FDI (Foreign Direct Investment): If a foreign firm opens a manufacturing hub, research centre or any other unit in the form of a subsidiary in India, then the investment is classified as FDI. If a foreign company starts a new company in a joint venture with an Indian firm, it is classified as FDI. If a foreign company invests in a domestic Indian company to inject some fresh capital, again it is considered to be FDI. FDI is stable and long term money getting invested in the country. It helps in building new businesses which results in more jobs, higher GDP leading to increased prosperity. It also brings in product expertise and new technology of foreign company and helps in increasing efficiency.

FII (Foreign Institutional Investment): It consists of foreign money getting invested in the stock/bond markets of a country. A foreign company buying shares of Reliance on NSE, is an example of FII. The money coming in through this route is generally not a long term investment, as the investee company can sell shares anytime and take the money back to its own country. No new businesses are created from this money, as through FII route foreign institutions are buying shares already trading on exchanges and no new investment is flowing directly to the company.
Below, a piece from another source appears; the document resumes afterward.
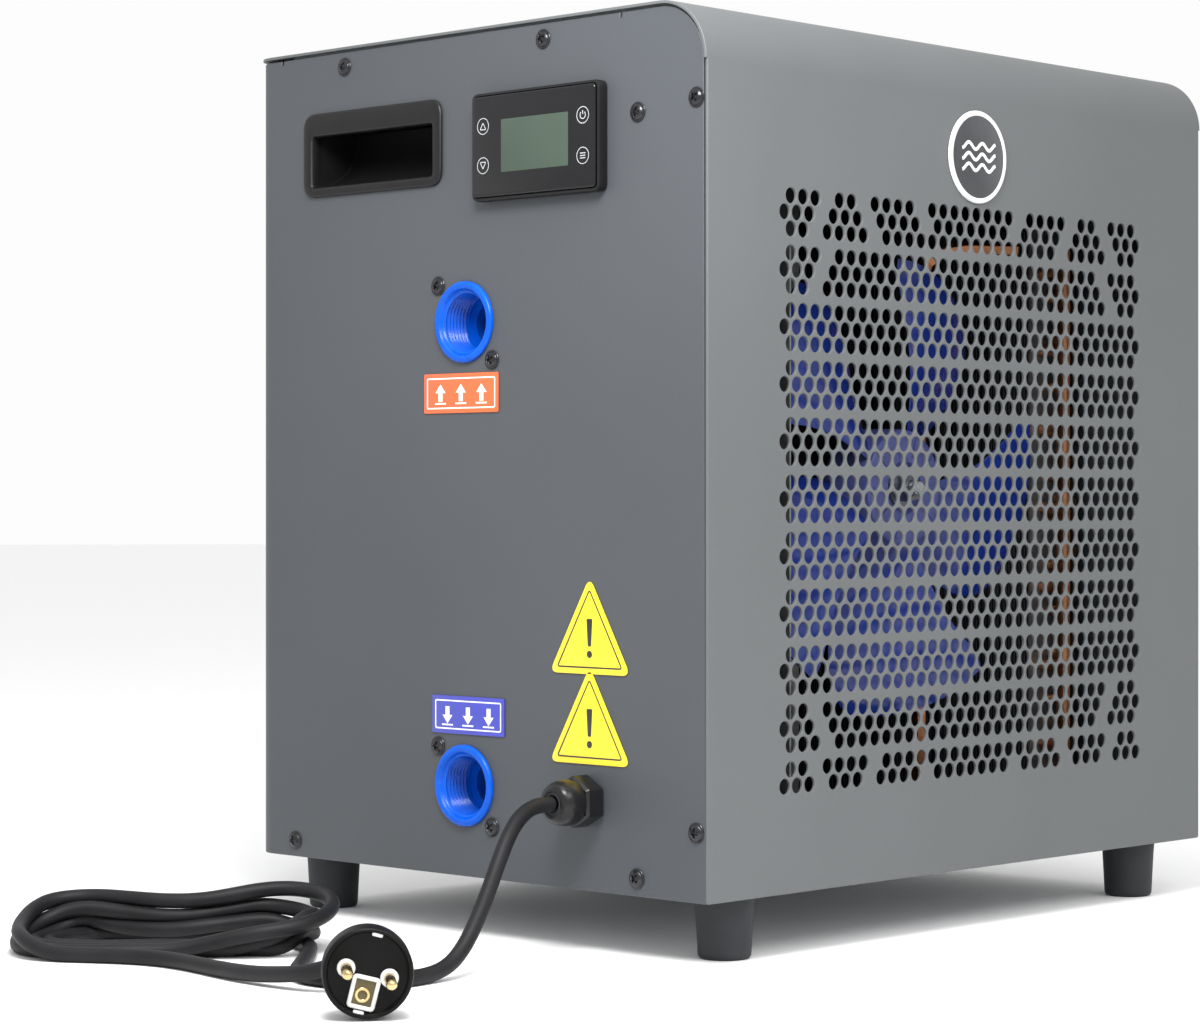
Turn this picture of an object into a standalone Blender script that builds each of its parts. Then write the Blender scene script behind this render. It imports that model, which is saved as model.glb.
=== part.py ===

Thus FII funds just makes buying and selling shares on exchanges easy by increasing liquidity, however it does not help in creating new jobs by building new business or increasing the GDP. 

Both FDI and FPI are part of the capital account. FDI is a long term investment. For example Maruti Suzuki is a joint venture between Maruti and Suzuki. If tomorrow Suzuki wants to take the money back, it cannot do so by just pressing one button. At the same time, the joint venture has helped in creating so many new jobs and added to the goods produced inside the geographical boundary of India, increasing India’s GDP. On the contrary, let’s consider the example of Morgan Stanley buying shares of TATA Motors on NSE. This transaction does not help in getting access to any new technology, creation of new jobs or access to new funds for business expansion. Overall there is no contribution to the GDP. Thus FDI is always preferred over FPI.